What outdoor evening activities are available near Wichita for RV travelers?

Lakeside fishing at Cheney or El Dorado, evening walks along the Arkansas River greenway, stargazing at Lake Afton Public Observatory on Friday and Saturday nights, casual birding along reservoir shorelines during migration seasons, and simple lakeside picnicking at county parks near Halstead and Harvey County. None of these require significant planning or equipment beyond what most RV travelers already carry. The most consistently satisfying option is simply finding a quiet piece of shoreline before sunset and staying through the full evening light sequence — no activity required beyond being there.

Is stargazing possible near Wichita?

Yes, and it’s genuinely good in the right conditions. Kansas’s flat, open landscape and relatively low light pollution outside the city core produce excellent dark sky conditions. Lake Afton Public Observatory runs public viewing programs on Friday and Saturday evenings with telescopes and guided programming accessible to visitors with no astronomy background — worth checking their current schedule. For more informal stargazing, any point 10 or more miles west of the Wichita metro in the direction of Cheney provides significantly less light pollution than the city itself and clear prairie sky horizon in all directions.

Can I fish at the lakes near Wichita without a boat?

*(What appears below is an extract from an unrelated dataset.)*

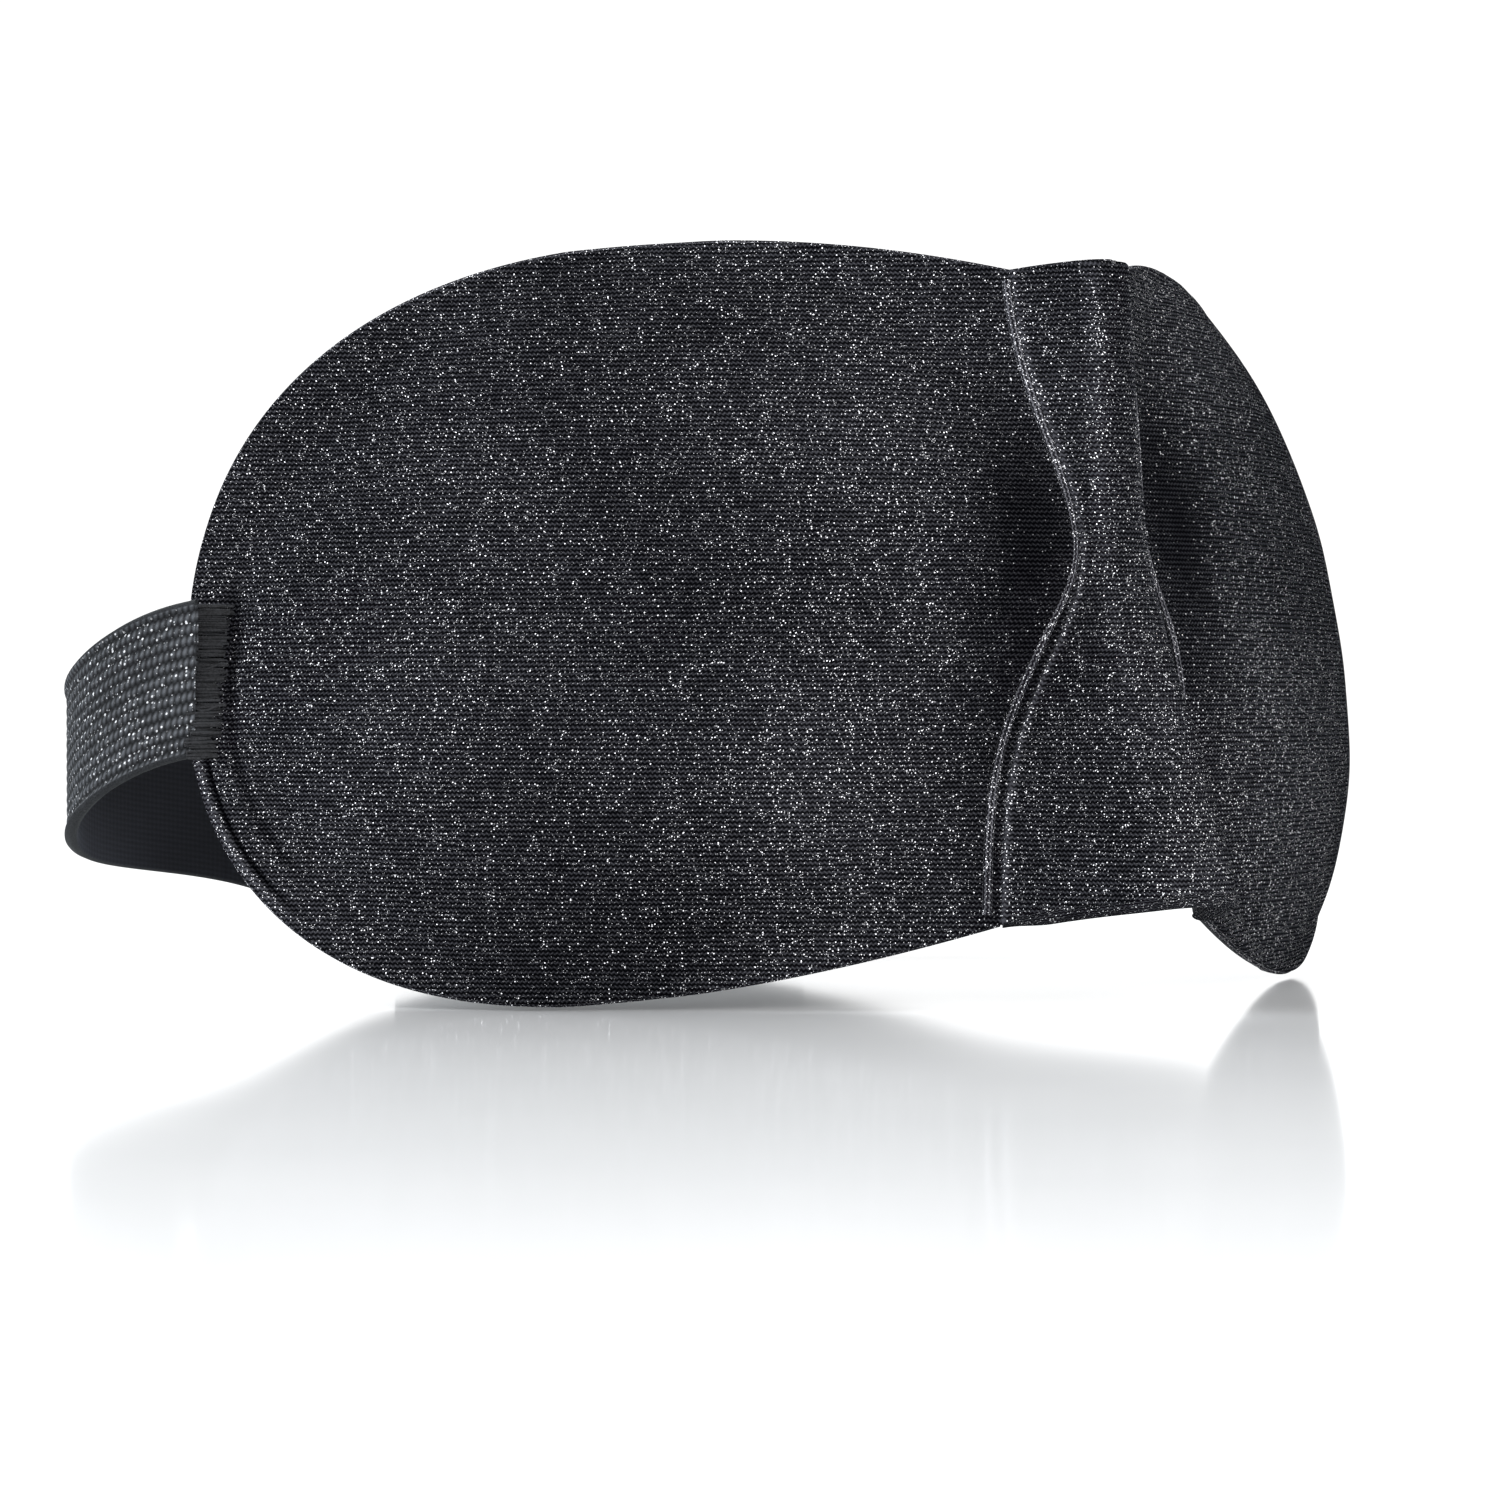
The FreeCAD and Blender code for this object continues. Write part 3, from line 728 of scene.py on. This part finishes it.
seam = {
    "radius": 0.55, "reach": 0.3, "endShare": 0.4,
    "welt": 0.62, "weltLow": 1.9, "weltHigh": 0.5, "weltClear": 0.6, "weltSections": 110,
    "weltZone": (58, 44), "weltLift": 0.1, "weltDeep": 0.9,
    "waistWide": 9, "waistSink": 0.3, "waistAcross": 0.25, "waistDeep": 0.3,
    "lipDrop": 0.45, "lipAcross": 1.12, "lipHigh": 1.25, "lipFall": 0.6, "lipEnd": 0.8, "lipSides": 20,
}


def makeSeams(side, name, half):
    middle = half.sheet(lambda full: full / 2)
    front = half.sheet(lambda full: 0 * full)
    for edge, row, before in (("Upper", -1, -2), ("Lower", 0, 1)):
        first = 0 if row else weave["ridgeColumns"]
        centres = middle[first:, row]
        out = unit(centres - middle[first:, before])
        deep = unit(front[first:, row] - centres)
        radii = np.full((len(centres), 2), seam["radius"])
        radii[-1] *= seam["endShare"]
        line = centres + out * seam["reach"] * mm
        piece = tubePiece(name + edge + "Seam", line, out, deep, radii, runLength(line))
        turning(dressed(piece, "bead", "thread", name + "_" + edge.lower() + "_edge_seam"), side)

    # raised welt beside the crease
    foot, head = lowEdge(cup["creaseS"]) + seam["weltClear"], topEdge(cup["creaseS"]) - seam["weltClear"]
    t = np.linspace(foot, head, seam["weltSections"])
    s = crease(t) + seam["weltHigh"] + (seam["weltLow"] - seam["weltHigh"]) * ramp(t, *seam["weltZone"])
    waist = bump(t, cup["creaseHeight"], seam["waistWide"])
    dome = cup["domeHeight"] * (1 - domeShare(s, t) ** cup["domePower"])
    line = place(side, s, dome + seam["weltLift"] - seam["waistSink"] * waist, t)
    along = unit(np.gradient(line, axis=0))
    deep = unit(place(side, s, dome + 1.0, t) - line)
    radii = np.stack([1 - seam["waistAcross"] * waist, seam["weltDeep"] - seam["waistDeep"] * waist], -1)
    piece = tubePiece(name + "CreaseWelt", line, np.cross(along, deep), deep, seam["welt"] * radii, t)
    turning(dressed(piece, "bead", "knit", name + "_crease_welt"), side)

    # half of the rolled lower lip of the nose
    q = half.q[:, 0]
    t = noseHeight(q, 0) - seam["lipDrop"]
    near = ridgePlace(side, q, t, 0 * q)
    far = ridgePlace(side, q, t, half.noseFull[:, 0])
    deep = unit(near - far)
    size = np.linalg.norm(near - far, axis=-1) / mm / 2
    up = np.broadcast_to([0.0, 0.0, 1.0], deep.shape)
    high = seam["lipHigh"] - seam["lipFall"] * ramp(q, seam["lipEnd"], 1)
    radii = np.stack([size * seam["lipAcross"], high], -1)
    line = (near + far) / 2
    piece = tubePiece(name + "NoseLip", line, deep, up, radii, runLength(line), seam["lipSides"])
    turning(dressed(piece, "knit", "knit", "nose_lower_lip"), side)
    makeBarTack(side, name)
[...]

Yes. Cheney State Park, El Dorado State Park, and Lake Afton County Park all have developed shoreline fishing access that doesn’t require a boat. Channel catfish, crappie, largemouth bass, white bass, and walleye are all present in area lakes and catchable from bank fishing positions. A Kansas fishing license is required for adults — available online through the Kansas Department of Wildlife and Parks or at most sporting goods stores and Walmart locations in the Wichita area. Evening bank fishing on Kansas reservoirs in late spring and fall is particularly productive as water temperatures drop and fish become more active near the surface.